Exercise instructions
Using the records below, quote only the span that opens with the line containing "pallet_fork();" and closes with the line containing "cad_parts[member].parent = rigid_bodies[body]", exactly and inclusively.

Data for processing

Start

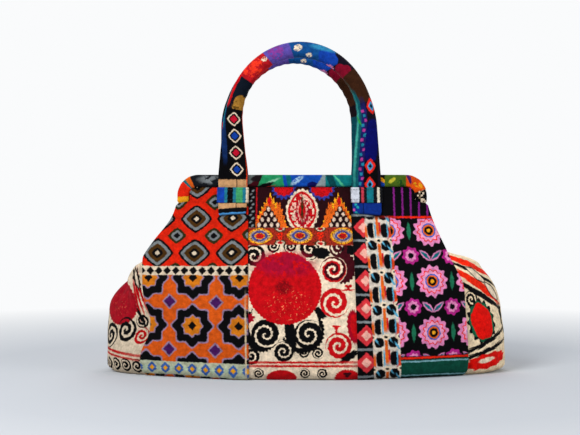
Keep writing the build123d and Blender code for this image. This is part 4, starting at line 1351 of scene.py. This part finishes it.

End
Start

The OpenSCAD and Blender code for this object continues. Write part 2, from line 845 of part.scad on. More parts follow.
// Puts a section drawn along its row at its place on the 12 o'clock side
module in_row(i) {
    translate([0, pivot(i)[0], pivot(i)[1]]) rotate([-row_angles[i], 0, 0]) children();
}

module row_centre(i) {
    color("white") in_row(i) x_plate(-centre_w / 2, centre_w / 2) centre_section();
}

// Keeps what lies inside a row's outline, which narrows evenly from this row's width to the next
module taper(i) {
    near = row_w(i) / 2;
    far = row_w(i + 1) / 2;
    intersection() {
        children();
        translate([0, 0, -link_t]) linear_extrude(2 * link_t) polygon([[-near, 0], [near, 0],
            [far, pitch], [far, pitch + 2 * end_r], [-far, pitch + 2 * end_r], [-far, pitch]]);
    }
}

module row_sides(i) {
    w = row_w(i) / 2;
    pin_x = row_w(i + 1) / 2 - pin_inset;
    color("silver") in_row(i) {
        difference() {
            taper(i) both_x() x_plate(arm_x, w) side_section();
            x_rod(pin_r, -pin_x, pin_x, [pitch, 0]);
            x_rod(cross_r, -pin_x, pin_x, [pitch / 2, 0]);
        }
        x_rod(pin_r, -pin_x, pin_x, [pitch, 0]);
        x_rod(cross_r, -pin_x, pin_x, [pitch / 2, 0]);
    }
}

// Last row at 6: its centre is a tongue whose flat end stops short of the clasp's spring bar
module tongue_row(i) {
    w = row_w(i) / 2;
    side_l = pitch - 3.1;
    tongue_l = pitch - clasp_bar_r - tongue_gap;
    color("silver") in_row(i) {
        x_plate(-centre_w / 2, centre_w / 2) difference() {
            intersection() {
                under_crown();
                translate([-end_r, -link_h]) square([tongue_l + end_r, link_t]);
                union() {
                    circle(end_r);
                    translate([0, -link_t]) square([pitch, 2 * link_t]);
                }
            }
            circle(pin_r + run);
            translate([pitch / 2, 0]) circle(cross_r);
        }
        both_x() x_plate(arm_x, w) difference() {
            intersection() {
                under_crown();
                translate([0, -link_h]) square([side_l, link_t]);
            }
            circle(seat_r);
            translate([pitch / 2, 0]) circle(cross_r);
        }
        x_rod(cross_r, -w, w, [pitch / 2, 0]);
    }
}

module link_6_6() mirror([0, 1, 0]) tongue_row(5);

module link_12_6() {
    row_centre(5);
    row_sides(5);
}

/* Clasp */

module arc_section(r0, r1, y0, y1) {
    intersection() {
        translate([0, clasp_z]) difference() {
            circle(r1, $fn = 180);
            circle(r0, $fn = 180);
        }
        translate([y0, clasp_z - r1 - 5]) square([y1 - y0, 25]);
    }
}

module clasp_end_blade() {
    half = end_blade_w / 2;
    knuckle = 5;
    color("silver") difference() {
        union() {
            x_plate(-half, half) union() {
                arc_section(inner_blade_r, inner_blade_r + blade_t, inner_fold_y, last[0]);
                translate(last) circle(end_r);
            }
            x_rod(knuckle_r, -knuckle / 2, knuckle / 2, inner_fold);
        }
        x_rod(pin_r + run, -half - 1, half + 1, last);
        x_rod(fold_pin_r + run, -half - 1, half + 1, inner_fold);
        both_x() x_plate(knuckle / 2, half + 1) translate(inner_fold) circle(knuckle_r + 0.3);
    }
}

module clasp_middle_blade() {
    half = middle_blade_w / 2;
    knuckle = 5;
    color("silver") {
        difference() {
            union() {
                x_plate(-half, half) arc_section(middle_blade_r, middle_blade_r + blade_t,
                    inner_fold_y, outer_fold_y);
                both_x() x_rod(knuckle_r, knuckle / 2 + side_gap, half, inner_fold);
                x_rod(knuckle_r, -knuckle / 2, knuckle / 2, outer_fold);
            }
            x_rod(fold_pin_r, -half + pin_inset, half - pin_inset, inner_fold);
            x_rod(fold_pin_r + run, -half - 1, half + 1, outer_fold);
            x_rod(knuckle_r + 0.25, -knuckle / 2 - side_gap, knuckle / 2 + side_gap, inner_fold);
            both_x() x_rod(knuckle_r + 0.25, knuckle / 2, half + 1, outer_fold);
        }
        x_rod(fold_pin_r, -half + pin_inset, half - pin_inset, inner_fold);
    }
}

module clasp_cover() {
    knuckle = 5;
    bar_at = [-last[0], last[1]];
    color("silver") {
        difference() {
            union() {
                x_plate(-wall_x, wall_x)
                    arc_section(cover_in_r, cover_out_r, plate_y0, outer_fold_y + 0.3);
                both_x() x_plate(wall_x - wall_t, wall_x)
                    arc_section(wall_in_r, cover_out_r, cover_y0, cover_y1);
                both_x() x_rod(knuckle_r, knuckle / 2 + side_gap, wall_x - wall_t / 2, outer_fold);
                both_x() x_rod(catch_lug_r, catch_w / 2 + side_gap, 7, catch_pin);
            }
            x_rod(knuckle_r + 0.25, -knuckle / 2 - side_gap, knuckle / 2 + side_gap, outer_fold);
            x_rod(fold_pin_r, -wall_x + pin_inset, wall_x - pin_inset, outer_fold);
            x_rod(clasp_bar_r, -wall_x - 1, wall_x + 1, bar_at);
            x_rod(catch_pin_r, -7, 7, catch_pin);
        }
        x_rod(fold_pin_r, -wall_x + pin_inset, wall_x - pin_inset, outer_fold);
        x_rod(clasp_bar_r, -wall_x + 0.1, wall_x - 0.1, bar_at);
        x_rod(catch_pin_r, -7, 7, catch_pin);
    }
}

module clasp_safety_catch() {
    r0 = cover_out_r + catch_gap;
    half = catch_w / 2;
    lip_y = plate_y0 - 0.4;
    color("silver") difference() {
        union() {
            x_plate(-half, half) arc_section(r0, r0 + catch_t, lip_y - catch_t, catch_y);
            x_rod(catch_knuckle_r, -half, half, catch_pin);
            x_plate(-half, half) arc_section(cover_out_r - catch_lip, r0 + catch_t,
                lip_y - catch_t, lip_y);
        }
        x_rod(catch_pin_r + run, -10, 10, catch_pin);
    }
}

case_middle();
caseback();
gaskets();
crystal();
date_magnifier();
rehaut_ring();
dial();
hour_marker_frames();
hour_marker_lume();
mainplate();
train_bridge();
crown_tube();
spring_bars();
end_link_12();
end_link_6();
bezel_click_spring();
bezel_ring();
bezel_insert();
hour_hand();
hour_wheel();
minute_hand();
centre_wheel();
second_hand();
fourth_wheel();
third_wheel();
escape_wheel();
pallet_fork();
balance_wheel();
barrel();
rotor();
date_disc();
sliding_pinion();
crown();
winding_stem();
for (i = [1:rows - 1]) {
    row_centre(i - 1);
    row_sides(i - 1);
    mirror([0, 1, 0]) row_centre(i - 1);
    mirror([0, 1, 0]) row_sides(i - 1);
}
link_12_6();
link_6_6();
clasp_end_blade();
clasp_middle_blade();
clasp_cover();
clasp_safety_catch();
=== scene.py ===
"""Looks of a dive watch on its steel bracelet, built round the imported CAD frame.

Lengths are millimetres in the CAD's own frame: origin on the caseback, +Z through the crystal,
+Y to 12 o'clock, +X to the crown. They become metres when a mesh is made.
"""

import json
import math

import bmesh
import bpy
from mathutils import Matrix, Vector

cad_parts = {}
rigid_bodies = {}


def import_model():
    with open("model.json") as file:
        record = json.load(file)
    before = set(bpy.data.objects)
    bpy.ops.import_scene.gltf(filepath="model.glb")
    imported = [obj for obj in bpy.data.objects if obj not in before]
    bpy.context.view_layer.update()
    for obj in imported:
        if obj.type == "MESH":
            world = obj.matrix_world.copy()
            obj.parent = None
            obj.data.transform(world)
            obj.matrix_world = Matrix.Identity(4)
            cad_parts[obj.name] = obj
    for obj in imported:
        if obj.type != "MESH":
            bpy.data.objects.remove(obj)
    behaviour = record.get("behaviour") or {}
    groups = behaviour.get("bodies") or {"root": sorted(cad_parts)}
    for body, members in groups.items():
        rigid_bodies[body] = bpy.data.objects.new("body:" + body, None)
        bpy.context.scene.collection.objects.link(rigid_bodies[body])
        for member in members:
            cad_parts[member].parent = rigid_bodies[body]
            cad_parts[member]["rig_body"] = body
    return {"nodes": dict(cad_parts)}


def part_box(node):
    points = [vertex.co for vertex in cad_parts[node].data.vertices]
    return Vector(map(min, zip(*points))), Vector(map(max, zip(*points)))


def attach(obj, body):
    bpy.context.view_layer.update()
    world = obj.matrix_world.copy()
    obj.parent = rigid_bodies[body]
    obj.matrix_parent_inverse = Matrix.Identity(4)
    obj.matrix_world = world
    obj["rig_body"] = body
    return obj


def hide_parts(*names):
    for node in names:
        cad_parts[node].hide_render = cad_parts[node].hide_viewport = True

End
Start

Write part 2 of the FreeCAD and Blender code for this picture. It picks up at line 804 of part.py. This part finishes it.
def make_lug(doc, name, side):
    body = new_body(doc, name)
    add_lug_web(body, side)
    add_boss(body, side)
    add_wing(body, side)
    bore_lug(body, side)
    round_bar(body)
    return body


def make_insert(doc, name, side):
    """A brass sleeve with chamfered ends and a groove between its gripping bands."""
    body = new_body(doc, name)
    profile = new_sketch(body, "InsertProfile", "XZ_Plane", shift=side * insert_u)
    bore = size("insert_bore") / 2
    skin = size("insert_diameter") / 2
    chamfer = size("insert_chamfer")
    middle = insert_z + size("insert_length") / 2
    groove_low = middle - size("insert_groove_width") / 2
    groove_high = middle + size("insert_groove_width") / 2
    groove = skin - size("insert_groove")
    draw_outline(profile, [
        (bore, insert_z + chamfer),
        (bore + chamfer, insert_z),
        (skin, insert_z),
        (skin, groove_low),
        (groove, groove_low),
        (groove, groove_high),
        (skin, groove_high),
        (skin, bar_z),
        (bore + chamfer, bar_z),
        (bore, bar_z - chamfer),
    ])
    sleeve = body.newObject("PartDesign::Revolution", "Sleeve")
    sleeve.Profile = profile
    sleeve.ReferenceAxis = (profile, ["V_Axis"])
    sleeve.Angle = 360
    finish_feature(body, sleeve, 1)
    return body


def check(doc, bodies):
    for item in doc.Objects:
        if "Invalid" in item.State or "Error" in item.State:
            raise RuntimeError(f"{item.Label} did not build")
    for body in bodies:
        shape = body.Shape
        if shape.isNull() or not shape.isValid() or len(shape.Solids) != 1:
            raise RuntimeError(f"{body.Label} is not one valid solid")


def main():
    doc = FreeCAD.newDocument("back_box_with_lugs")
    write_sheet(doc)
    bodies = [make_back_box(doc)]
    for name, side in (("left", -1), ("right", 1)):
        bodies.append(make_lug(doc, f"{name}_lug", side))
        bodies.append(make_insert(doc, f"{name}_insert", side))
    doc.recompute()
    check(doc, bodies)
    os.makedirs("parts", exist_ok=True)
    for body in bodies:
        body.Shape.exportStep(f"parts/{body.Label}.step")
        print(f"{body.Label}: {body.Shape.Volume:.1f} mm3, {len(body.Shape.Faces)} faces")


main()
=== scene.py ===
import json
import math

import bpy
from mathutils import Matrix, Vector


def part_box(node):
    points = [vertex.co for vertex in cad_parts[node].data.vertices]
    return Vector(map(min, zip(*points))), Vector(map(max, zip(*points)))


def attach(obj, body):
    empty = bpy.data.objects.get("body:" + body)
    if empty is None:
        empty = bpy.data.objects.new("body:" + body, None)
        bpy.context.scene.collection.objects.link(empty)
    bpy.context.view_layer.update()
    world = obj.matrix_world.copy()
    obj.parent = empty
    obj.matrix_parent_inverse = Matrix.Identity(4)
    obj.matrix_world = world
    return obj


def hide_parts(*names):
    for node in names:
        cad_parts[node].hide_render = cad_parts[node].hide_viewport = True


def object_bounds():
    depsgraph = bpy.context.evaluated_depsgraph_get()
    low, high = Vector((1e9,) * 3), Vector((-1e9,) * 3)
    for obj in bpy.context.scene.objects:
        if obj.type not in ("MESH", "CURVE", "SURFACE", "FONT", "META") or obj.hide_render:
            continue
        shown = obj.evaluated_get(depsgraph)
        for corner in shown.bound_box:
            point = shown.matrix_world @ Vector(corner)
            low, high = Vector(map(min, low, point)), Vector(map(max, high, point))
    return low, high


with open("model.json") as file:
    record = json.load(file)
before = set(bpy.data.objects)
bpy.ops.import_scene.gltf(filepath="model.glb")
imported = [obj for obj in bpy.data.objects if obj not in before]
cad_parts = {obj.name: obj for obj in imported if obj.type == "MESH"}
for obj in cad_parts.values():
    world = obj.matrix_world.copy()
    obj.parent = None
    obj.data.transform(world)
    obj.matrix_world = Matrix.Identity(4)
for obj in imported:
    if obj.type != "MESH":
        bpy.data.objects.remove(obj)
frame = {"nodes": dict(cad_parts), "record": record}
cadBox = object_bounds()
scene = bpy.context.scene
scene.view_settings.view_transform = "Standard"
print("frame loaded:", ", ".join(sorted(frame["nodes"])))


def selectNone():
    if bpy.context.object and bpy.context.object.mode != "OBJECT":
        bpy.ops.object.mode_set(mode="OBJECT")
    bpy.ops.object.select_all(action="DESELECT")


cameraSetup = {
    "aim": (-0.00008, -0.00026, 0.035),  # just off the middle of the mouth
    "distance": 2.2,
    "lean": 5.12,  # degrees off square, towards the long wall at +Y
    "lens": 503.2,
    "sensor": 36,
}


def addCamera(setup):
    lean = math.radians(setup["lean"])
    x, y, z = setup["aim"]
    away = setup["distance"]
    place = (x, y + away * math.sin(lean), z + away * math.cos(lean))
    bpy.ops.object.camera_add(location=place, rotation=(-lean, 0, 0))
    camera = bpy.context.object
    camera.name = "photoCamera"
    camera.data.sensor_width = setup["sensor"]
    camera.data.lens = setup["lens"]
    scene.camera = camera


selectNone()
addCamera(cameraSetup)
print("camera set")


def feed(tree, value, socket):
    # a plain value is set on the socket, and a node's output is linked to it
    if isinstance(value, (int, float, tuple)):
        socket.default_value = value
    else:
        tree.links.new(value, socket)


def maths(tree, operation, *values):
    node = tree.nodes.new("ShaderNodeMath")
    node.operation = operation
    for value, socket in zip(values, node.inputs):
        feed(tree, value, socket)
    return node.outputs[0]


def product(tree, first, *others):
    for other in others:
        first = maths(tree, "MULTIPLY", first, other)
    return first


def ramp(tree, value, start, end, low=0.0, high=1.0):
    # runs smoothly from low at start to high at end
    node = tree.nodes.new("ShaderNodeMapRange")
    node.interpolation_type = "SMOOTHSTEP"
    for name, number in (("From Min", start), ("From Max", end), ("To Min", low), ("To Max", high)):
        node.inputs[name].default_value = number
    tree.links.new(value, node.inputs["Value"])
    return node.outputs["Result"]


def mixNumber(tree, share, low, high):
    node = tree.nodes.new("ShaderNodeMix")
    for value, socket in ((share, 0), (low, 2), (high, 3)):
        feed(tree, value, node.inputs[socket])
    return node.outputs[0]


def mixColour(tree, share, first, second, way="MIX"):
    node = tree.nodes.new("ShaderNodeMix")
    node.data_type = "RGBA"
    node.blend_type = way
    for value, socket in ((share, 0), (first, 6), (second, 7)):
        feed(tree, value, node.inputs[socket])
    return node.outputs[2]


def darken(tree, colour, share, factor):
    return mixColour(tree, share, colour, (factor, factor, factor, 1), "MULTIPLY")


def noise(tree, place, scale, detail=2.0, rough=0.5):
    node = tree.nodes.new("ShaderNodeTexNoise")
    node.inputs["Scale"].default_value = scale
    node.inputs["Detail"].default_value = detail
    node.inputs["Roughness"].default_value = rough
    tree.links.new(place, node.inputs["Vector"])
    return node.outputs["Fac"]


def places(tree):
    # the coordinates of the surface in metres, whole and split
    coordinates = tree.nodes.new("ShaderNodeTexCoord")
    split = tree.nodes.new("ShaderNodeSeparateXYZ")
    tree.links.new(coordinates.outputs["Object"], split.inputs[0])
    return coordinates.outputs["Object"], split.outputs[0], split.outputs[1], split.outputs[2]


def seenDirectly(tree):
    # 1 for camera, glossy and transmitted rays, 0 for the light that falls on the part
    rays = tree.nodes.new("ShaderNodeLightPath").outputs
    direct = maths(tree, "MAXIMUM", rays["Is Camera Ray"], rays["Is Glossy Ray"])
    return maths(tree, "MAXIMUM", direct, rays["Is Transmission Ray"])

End

Problem solution
pallet_fork();
balance_wheel();
barrel();
rotor();
date_disc();
sliding_pinion();
crown();
winding_stem();
for (i = [1:rows - 1]) {
    row_centre(i - 1);
    row_sides(i - 1);
    mirror([0, 1, 0]) row_centre(i - 1);
    mirror([0, 1, 0]) row_sides(i - 1);
}
link_12_6();
link_6_6();
clasp_end_blade();
clasp_middle_blade();
clasp_cover();
clasp_safety_catch();
=== scene.py ===
"""Looks of a dive watch on its steel bracelet, built round the imported CAD frame.

Lengths are millimetres in the CAD's own frame: origin on the caseback, +Z through the crystal,
+Y to 12 o'clock, +X to the crown. They become metres when a mesh is made.
"""

import json
import math

import bmesh
import bpy
from mathutils import Matrix, Vector

cad_parts = {}
rigid_bodies = {}


def import_model():
    with open("model.json") as file:
        record = json.load(file)
    before = set(bpy.data.objects)
    bpy.ops.import_scene.gltf(filepath="model.glb")
    imported = [obj for obj in bpy.data.objects if obj not in before]
    bpy.context.view_layer.update()
    for obj in imported:
        if obj.type == "MESH":
            world = obj.matrix_world.copy()
            obj.parent = None
            obj.data.transform(world)
            obj.matrix_world = Matrix.Identity(4)
            cad_parts[obj.name] = obj
    for obj in imported:
        if obj.type != "MESH":
            bpy.data.objects.remove(obj)
    behaviour = record.get("behaviour") or {}
    groups = behaviour.get("bodies") or {"root": sorted(cad_parts)}
    for body, members in groups.items():
        rigid_bodies[body] = bpy.data.objects.new("body:" + body, None)
        bpy.context.scene.collection.objects.link(rigid_bodies[body])
        for member in members:
            cad_parts[member].parent = rigid_bodies[body]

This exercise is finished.